Territorio narrado no quiere decir territorio literario. No nace de la palabra, como Macondo o Santa María, pues la precede... un territorio narrado es un territorio abierto a las contaminaciones, disponible a múltiples lecturas. Un territorio que se «cuenta», que se «narra», no es un territorio que se «explica», fijo y determinado para siempre. Su paisaje se construye cada vez que se cuenta y cambia tantas veces como interpretaciones haya en su transmitirse, tal como ha sucedido con los mitos y con las culturas orales del planeta.

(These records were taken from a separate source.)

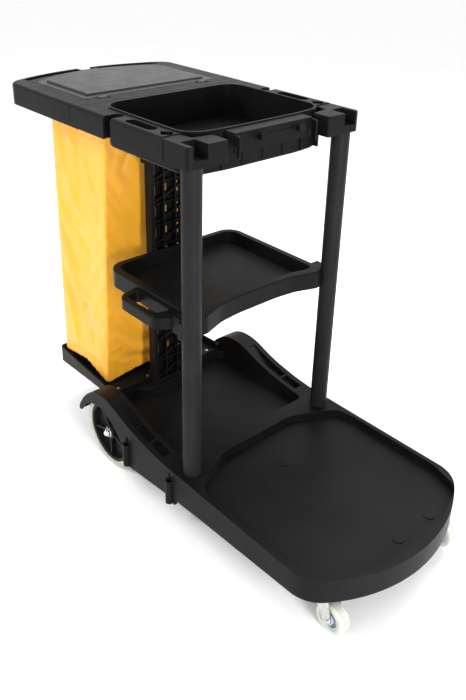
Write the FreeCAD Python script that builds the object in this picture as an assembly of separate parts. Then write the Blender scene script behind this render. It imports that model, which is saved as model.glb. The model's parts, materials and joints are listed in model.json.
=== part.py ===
import FreeCAD, Part
import math
import os
from FreeCAD import Vector

os.makedirs("parts", exist_ok=True)

# Housekeeping cart. Millimetres. X runs from the push handle (rear, -X) to the bucket deck (front, +X),
# Y across the cart, Z up. The origin is on the floor, at the middle of the cart's plan.

# ---- overall ----
HALF_LENGTH = 631.0
HALF_WIDTH = 258.0
WALL = 5.0

# ---- base ----
DECK_RIM = 158.0
DECK_FLOOR = 138.0
SHELF_FLOOR = 125.0
LEDGE_TOP = 152.0
NOSE_BULGE_RADIUS = 380.0
NOSE_CORNER_RADIUS = 85.0
WELL_HALF_WIDTH = 205.0
WELL_FRONT = 77.0
WELL_REAR = -261.0
PANEL_STEP = -227.0
BASE_REAR = -296.0
FENDER_TIP = -327.0
SKIRT_SOCKETS = (-96.0, 85.0)
SOCKET_RADIUS = 7.0
SOCKET_Y = 260.5
SOCKET_FLOOR = 80.0
SOCKET_TOP = 128.0
SLOT_CELLS = ((-157.0, -91.0), (-87.0, -23.0), (-19.0, 38.0))
DECK_BUMPS = ((225.0, -10.0), (568.0, 0.0), (568.0, 113.0))

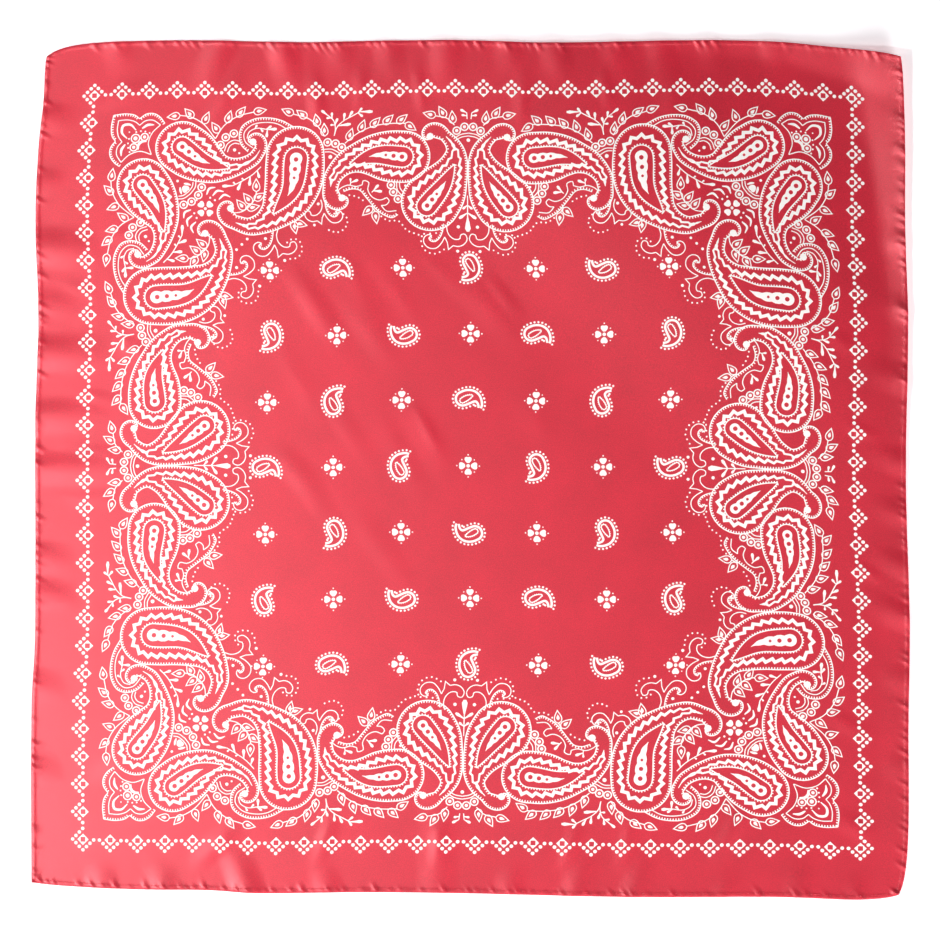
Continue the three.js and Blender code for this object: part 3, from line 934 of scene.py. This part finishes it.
# (points of the twig, buds as (share of the way, lean in degrees, length))
TWIGS = [
    ([(-130, 192), (-135, 187), (-141, 183), (-147.5, 179.5)],
     [(0.15, 60, 5), (0.42, 52, 6), (0.72, 40, 6), (0.62, -60, 2), (0.9, -65, 2.2), (1, -24, 6.5)]),
    ([(-84.5, 211.5), (-83, 217), (-79, 221), (-73.5, 224), (-69, 226.5)],
     [(0.3, -45, 8), (0.5, 50, 5), (0.65, 35, 5), (0.94, 22, 4), (0.94, -68, 4), (1, -30, 8)]),
    ([(-84.5, 211.5), (-84, 216), (-85.5, 221.5), (-89.5, 225)],
     [(0.45, 75, 3), (0.45, -30, 4.5), (0.75, -40, 4), (0.8, 40, 3), (1, 0, 5)]),
    ([(-139.5, 210), (-138.5, 214), (-134.5, 216.5), (-127, 216)],
     [(0.5, 38, 3), (0.72, -42, 3), (0.95, 40, 4), (1, -85, 5), (1, 10, 6)]),
    ([(-1.2, 221), (-1.6, 225)], [(0.5, 75, 3.5), (1, 58, 4.5)]),
    ([(-73.5, 179.5), (-73.3, 181)], [(1, 12, 3), (1, -62, 5)]),
    ([(-60, 174.5), (-59, 175.5)], [(1, 5, 5), (1, -50, 5.5)]),
    ([(0, 166), (0, 160.5)], [(0, -50, 4), (0.9, -56, 6.5)]),
]


def along_stem(path, share, lean):
    """A place on a stem, and the direction that leans from the stem's own there."""
    far = lengths(path)[-1]
    before, here, after = at_place(path, np.clip(share * far + np.array([-0.5, 0, 0.5]), 0, far))
    x, y = (after - before) / np.hypot(*(after - before))
    c, s = math.cos(math.radians(lean)), math.sin(math.radians(lean))
    return here, np.array([x * c - y * s, x * s + y * c])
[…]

La Patagonia es un lugar siempre por conquistar y nunca conquistado... un lugar no representable al ojo, no medible ni abarcable; un lugar siempre por conocer, donde no se va a buscar la tradición ni la traza, sino la fractura, el límite... las transformaciones que valen como fundaciones. Es un lugar en que, precisamente, la ausencia de una imagen lo transforma en algo presente, en donde la única tradición consiste en estar continuamente reinventándose.

La Patagonia, «espacio abierto» del planeta, es territorio y espacio americano. Es la narración, como elemento fundante, de un espacio en que la imagen ofrecida por su historia lo ha logrado restituir al planeta. Es un modo de existir, un modo posible para ocupar aquellas «páginas arrancadas» de América desde que fue nombrada. Porque página arrancada no quiere decir espacio vacío. Es exactamente lo opuesto. Aquí, visados por lo extenso y por el viento, los modelos europeos y las propuestas que llegan desde Hollywood o Coney Island, deben sacar cuentas con la «pertinencia» para establecerse y perpetuarse. Narración y pertinencia son fundantes en la Patagonia y en el espacio americano.

Recuerdo una Bienal de Arquitectura en Venecia. El pabellón japonés estaba vacío. Los arquitectos quisieron expresar a través del vacío la incapacidad de identificar un «cuento» para reconstruir la ciudad de Kobe, destruida por un terremoto. Kobe, después de la catástrofe, podrá ser reconstruida si los arquitectos japoneses encuentran «algo interesante» para hacerlo bajo el signo de la continuidad. El espacio americano, en cambio, discontinuo desde su catástrofe original, cada vez que se construye o se reconstruye necesita ser reinventado con un amasijo de palabras: fascinantes en Macondo y Santa María, engañadoras en la «Ciudad de los Césares», rimadas, tangueadas en Buenos Aires... con la palabra frágil que el viento se debe poder llevar en la Patagonia.